The next stages that you mention are also ones that I would agree with.
Although any of a number of different frameworks could also be championed.
The key is to keep in touch with what the framework is doing for you that
originally you did in Stage A.
As you point out, there's typically Stage B, which is the initial framework
that replaces Stage A (you coding everything). And then there's Stage C,
which typically involves enriching the UI somehow - maybe better widgets,
maybe AJAX, maybe both.
These are all front end elaborations, really. Getting fancier with the
backend (the model), with ORMs and/or EJBs etc, is another matter. Similar
process, though. For a simple app you can get away with well-designed but
essentially hand-coded DB access...later on you'll also see that having
something else take care of that for you is nice.
Main thing though, it is very easy to lose sight of exactly what it is these
things do for you. I sympathize with the OP.

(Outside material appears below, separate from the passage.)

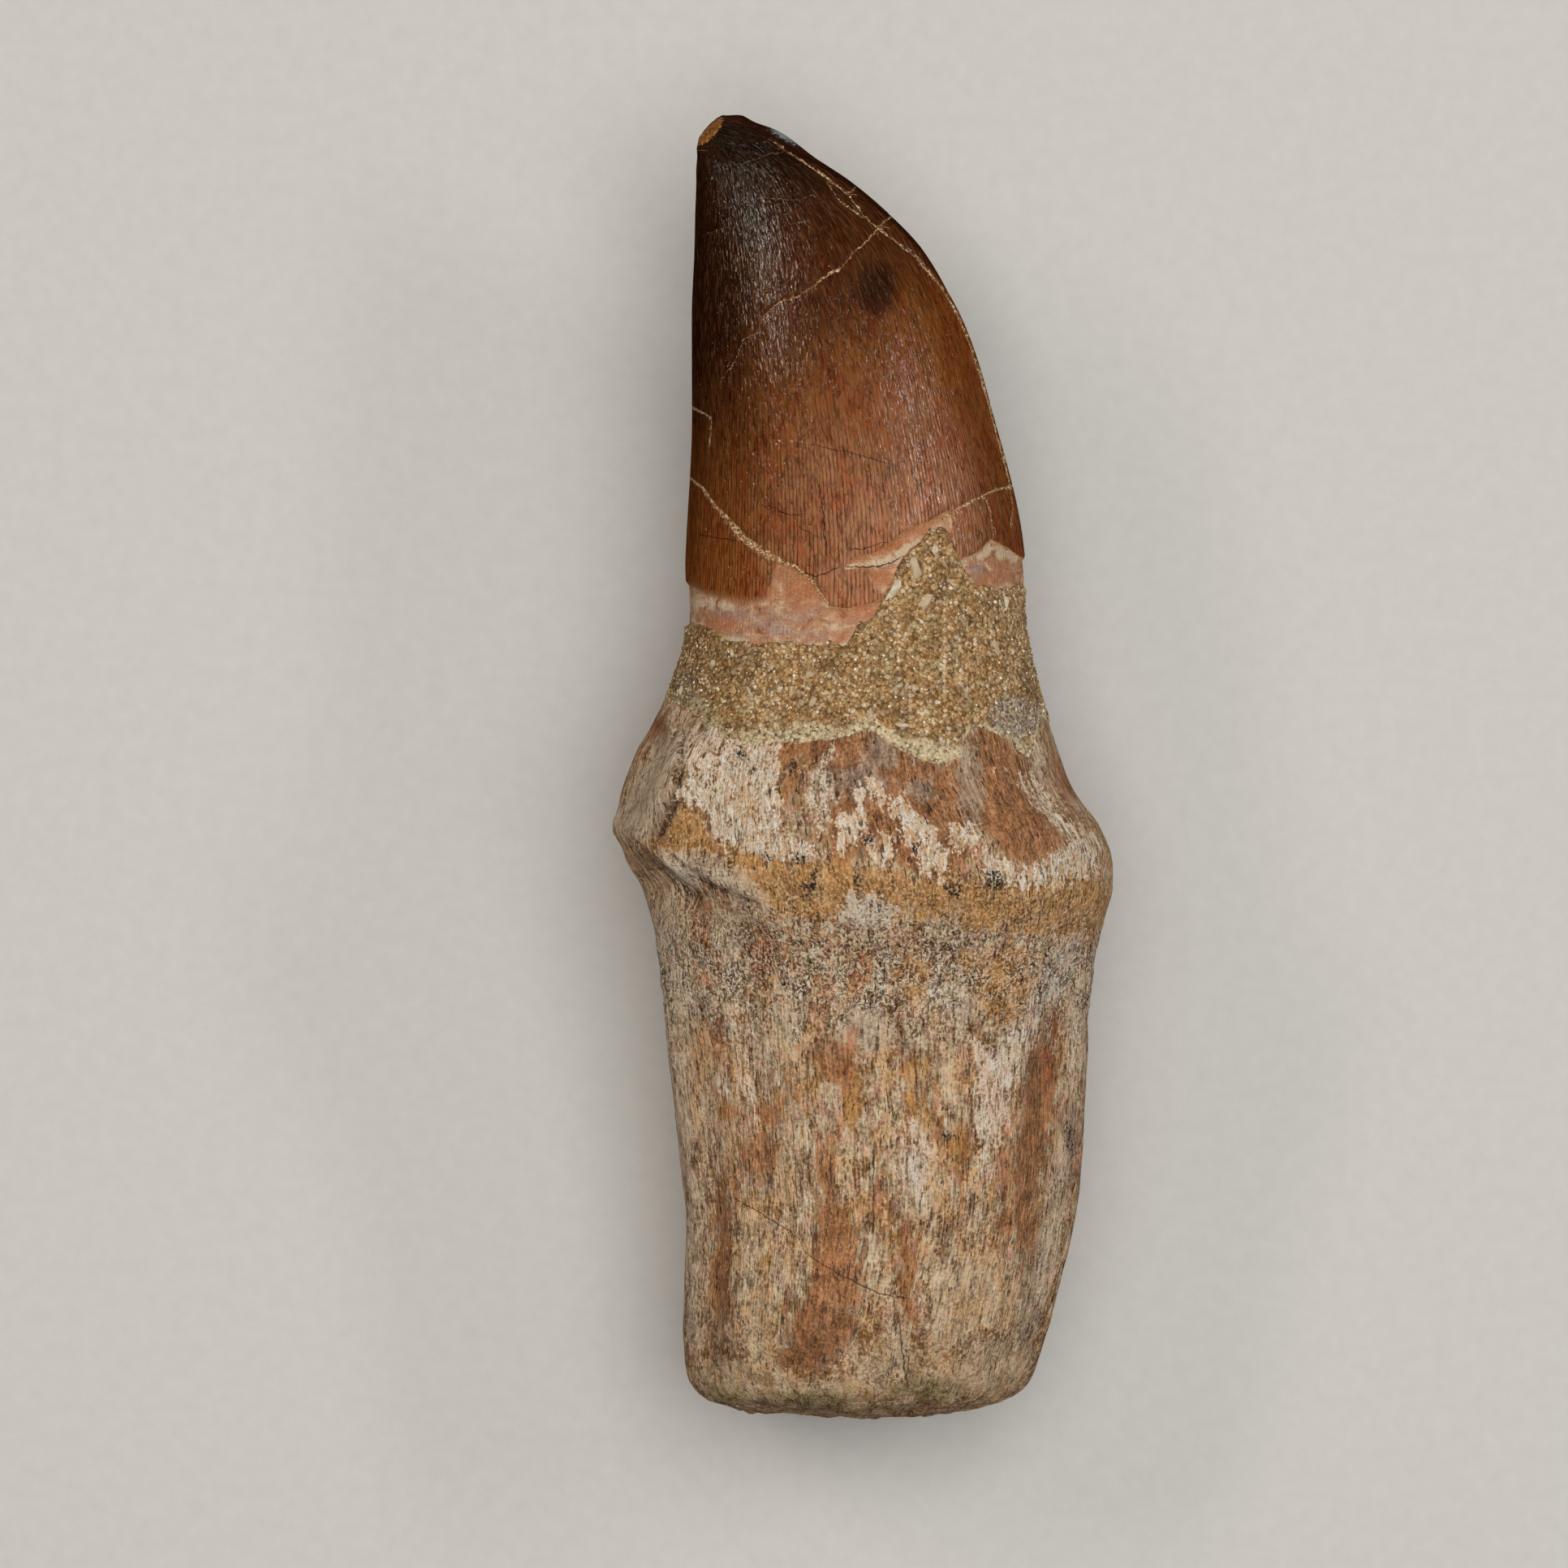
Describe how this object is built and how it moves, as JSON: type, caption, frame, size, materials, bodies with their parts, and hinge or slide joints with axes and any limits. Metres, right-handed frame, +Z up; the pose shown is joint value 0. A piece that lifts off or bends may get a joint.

I was sort of lucky in this regard (your perspective may differ). I may date
myself, but I was already well into a second decade of programming before
HTML and Mosaic and Lynx ever showed up. CGI shortly followed. There were
obviously best practices back then, but often loosely observed. My first
exposure to J2EE was precisely of the kind I describe as Stage A - the main
reason being, it was J2EE 1.2 back on 1999-2000, and we had no choice. We
had EJB 1.1 session beans and BMP entity beans, Servlet 2.2, JSP 1.1...the
app had to deliver WML/HDML content to cellphones and HTML to browsers, so
we also used XML/XSLT, and ended up coding our own custom JSP tags for the
latter. By some incredible stroke of good luck our smallish developer team
(about half a dozen at the start in '99) was just overloaded with guys that
had reams of industry experience (*), and although MVC was new to us, it
just seemed "right". Actually, in 1999 almost everything I describe, Java
included, was more or less "new".
God knows the J2EE app servers were...we spent about three months with
Netscape trying to debug a fundamental bug that they had in iPlanet related
to primary key classes. What saved our bacon on this front was that we
discovered Evermind's Orion J2EE server (for a 2000 blurb see
http://www.serverwatch.com/sreviews/article.php/1376021), which was then
(and for a long time afterwards) a developer's first choice for J2EE. IMHO.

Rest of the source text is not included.